All this made Annely Juda Fine Art a powerful addition to the London art scene. For a few years in the early 1980s she joined forces with Alex Gregory-Hood of the Rowan Gallery, forming the Juda Rowan Gallery and adding his array of young British painters and sculptors, among them Phillip King and William Tucker, the sculptors, and Paul Huxley and Bridget Riley among the painters.

American artists were seen there too, notably Al Held. Christo, the great wrapper of natural sites and pompous buildings, showed with her repeatedly. Two of Britain's most brilliant sculptors joined the Juda stable, David Nash in 1986 and Anthony Caro in 1989. More recently, she widened her gallery's range by adding David Hockney, her one essentially figurative artist. Her interest in modern Japanese art has been strengthened by her son David Juda's developing connections with it, which included his marriage to the painter Yuko Shiraishi.

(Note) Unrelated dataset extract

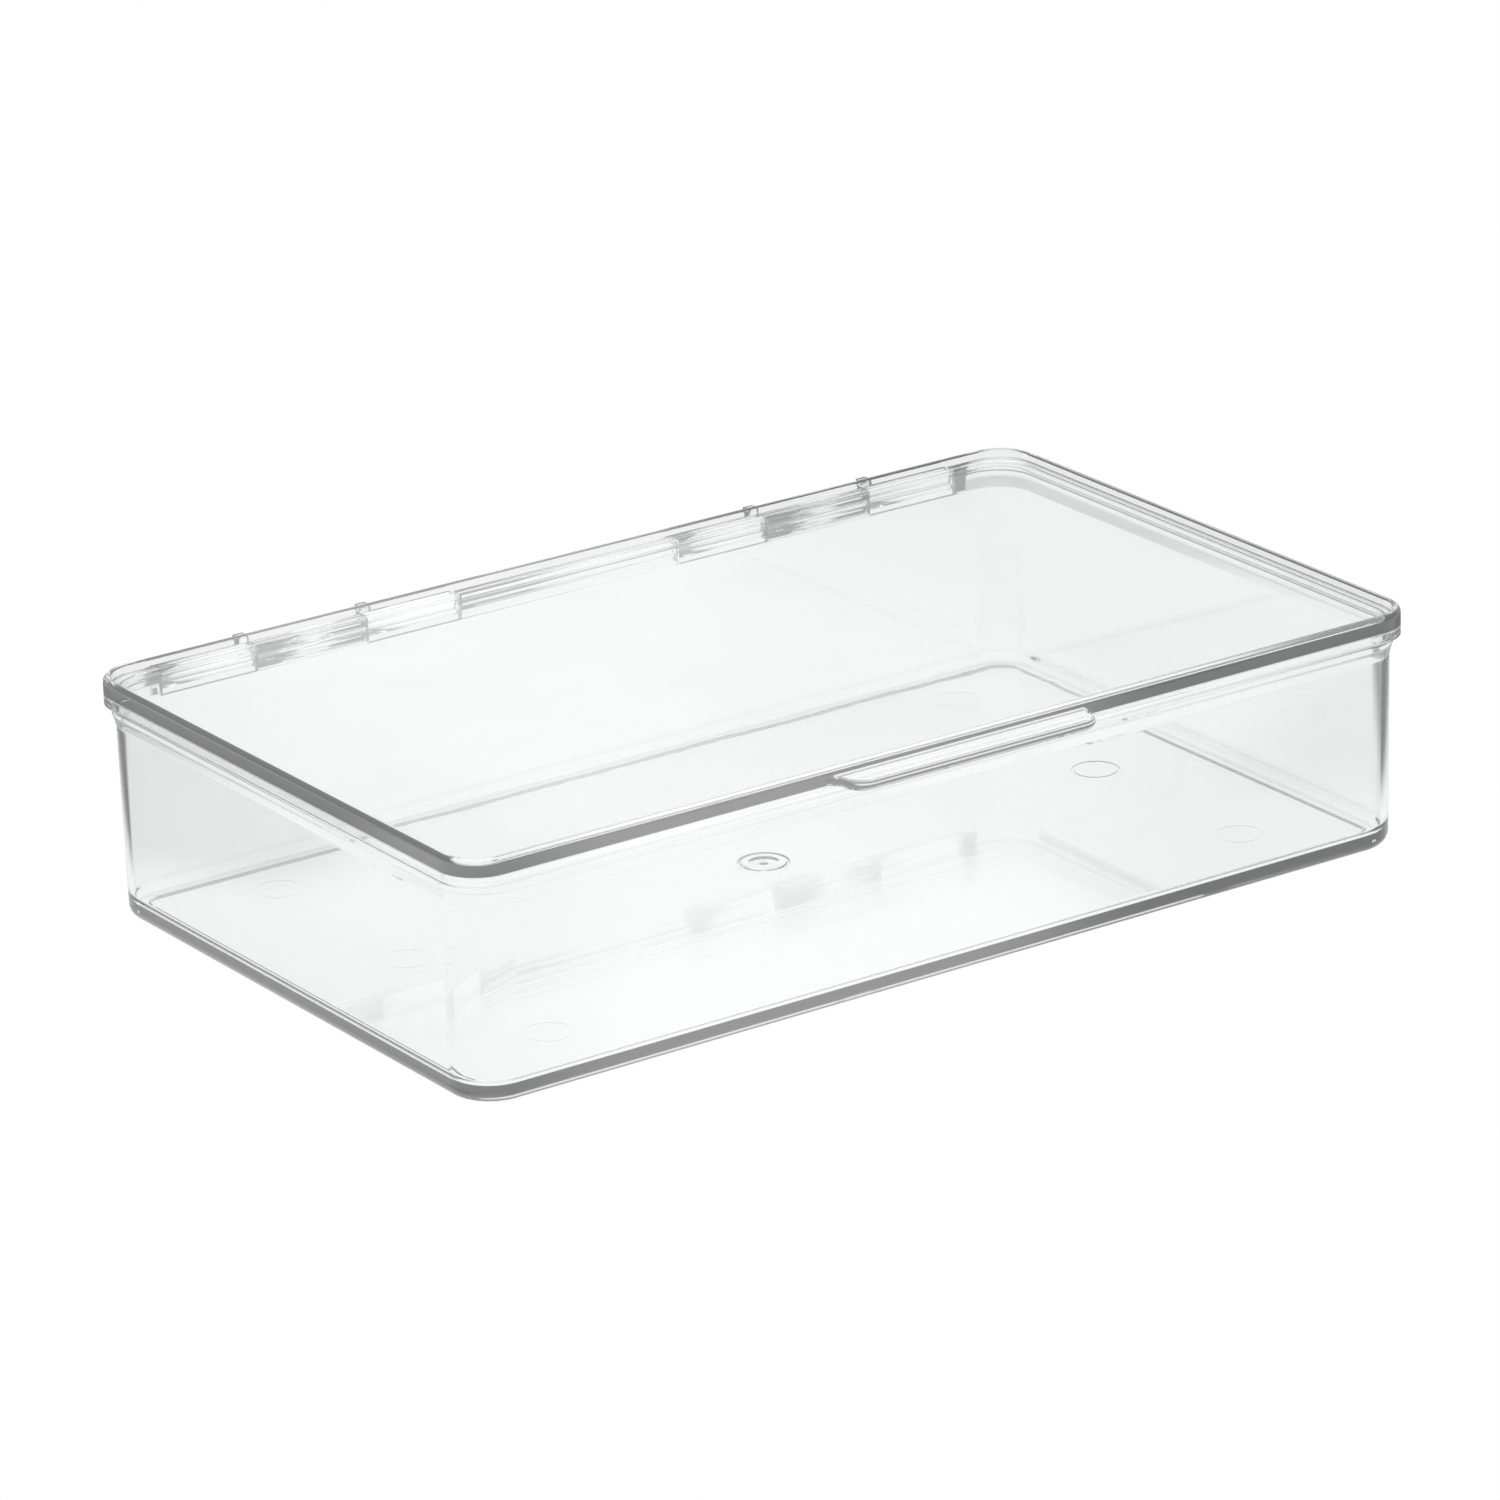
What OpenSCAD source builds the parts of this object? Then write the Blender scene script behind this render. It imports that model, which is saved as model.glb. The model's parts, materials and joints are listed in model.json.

As a critic, and then also as a relatively mute art consumer, I always enjoyed meeting Annely Juda in her successive galleries and sometimes at art events elsewhere. She combined firmness of purpose and wide knowledge with gentle ways. She had views on art and artists without imposing them on anyone; in return she enjoyed honest responses to her enquiries. She never flattered, but offered a warm greeting and respect. Artists who have worked with her emphasise her clarity and decisiveness, as well as her kindness.

Moving the gallery (in 1990) to newly developed premises, high up in Dering Street, gave it a more obviously top-of-the-market character, with its contrasting spaces and that great glass roof which opens to admit large sculptures with the help of a crane. David Juda has been Annely's lieutenant and partner in recent years, and inconspicuously took charge of the business when his mother's health forced her to retire from it. He has evidently inherited many of her qualities; the gallery is in very good hands.